Characterizing this dynamic as "White Collar corruption" is a totally warped, an in my view, offensive. If there is any corruption in this scenario, it's on the side of the employer. If the OP's situation is widespread within the company, failing to recognize and remedy it could very well be a breach of fiduciary duty owed to the shareholders. Not a lawyer, but I'm pretty positive that ignorance or incompetence is not a legally valid excuse.

In my view, the real issue here is that salaried employees are almost never compensated in proportion to actual value that they generate. A flat rate arrangement, assuming no significant bonuses, results in a zero-sum game with diametrically opposed incentives for the two parties. The employer maximizes value by trying to as much work as possible from the employee. And the employee maximizes his hourly rate by working as little as possible, with the ultimate goal of infinte dollars per hour at 0 hours worked.

The incentives become perfectly aligned if the pay is based on some objective measure of generated value. Moreover, I would would argue that it would be fairly straightforward to come up with a logical metric for every single position within a company that generates revenue. These can be proxies instead trying to estimate revenue growth or cost reduction to every single employee. Moreover, the dollars tied to a given position's reward metric would be subject to market rates the same way that salaries are today.

TL;DR - Don't hate the player, hate the game.


"Did you read the all of the OP's post?"

Yes and he clearly indicated he's lying about issues.

There's likely a major gap between what the company wants/thinks he is doing, and what he is actually doing, and this is facilitated by his misdirection (i.e. admitted lying), and probably the political incompetence of the situation overall.

One one hand - it's fraudulent to misrepresent your work.

On the other hard - it's still fraudulent even if the company is not able to properly assess the work.

I agree that it's likely not some kind of legal issue - that's not the point really, but it's still a form of fraud.

If you agree to provide a service and due to your customers inherent trust, and their inability to do proper oversight, you still need to provide that service.

But what is offensive is the Peanut Galleries Commenters acceptance of a person who is admittedly lying and misrepresenting themselves as somehow 'not a problem'.

It's shameful for someone to lie, misrepresent and take advantage of another group.

What is 'warped' is this bizarre gaslighting of the employer for somehow 'being corrupt' because they are being lied to by an employee?

In what upside down universe does an employee lying about their work make the employer corrupt?

"the real issue here is that salaried employees are almost never compensated in proportion to actual value that they generate"

That's mostly separate question.

"A flat rate arrangement, assuming no significant bonuses, results in a zero-sum game with diametrically opposed incentives for the two parties. T"

This is wrong, 90% of the world is paid for their time, that doesn't make incentives 'opposed'. They are aligned, just maybe not perfectly.

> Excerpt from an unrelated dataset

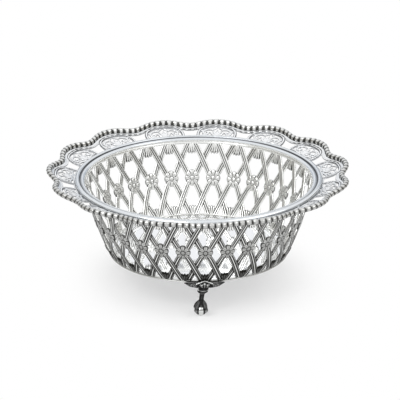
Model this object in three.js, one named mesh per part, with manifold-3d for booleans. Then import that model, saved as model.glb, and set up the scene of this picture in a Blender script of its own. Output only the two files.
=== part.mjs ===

"The incentives become perfectly aligned if the pay is based on some objective measure of generated value. Moreover, I would would argue that it would be fairly straightforward to come up with a logical metric for every single position within a company that generates revenue. "

I'm going to gather you're new to this, and have never hired people, set salaries or worked on a large team?

The situation that the OP is in is common - precisely because measuring value and oversight is actually really hard, especially in software.

It's a bit glib to suggest that somone could come up with some magic metric relate to profit that aligned incentive, it's the Holy Grail of HR. There's too much ambiguity in the system.

"TL;DR - Don't hate the player, hate the game. "

Players that cheat, either employers or employees should be called out.

Having some reasonable degree of professional standards, which include trust (on all sides), is what makes the system work, along with intelligent management and oversight etc..


but let me get this straight. It's OK for the monopoly-seeking/having company shareholders to become billionaires off the labor of their workers while sitting on their asses?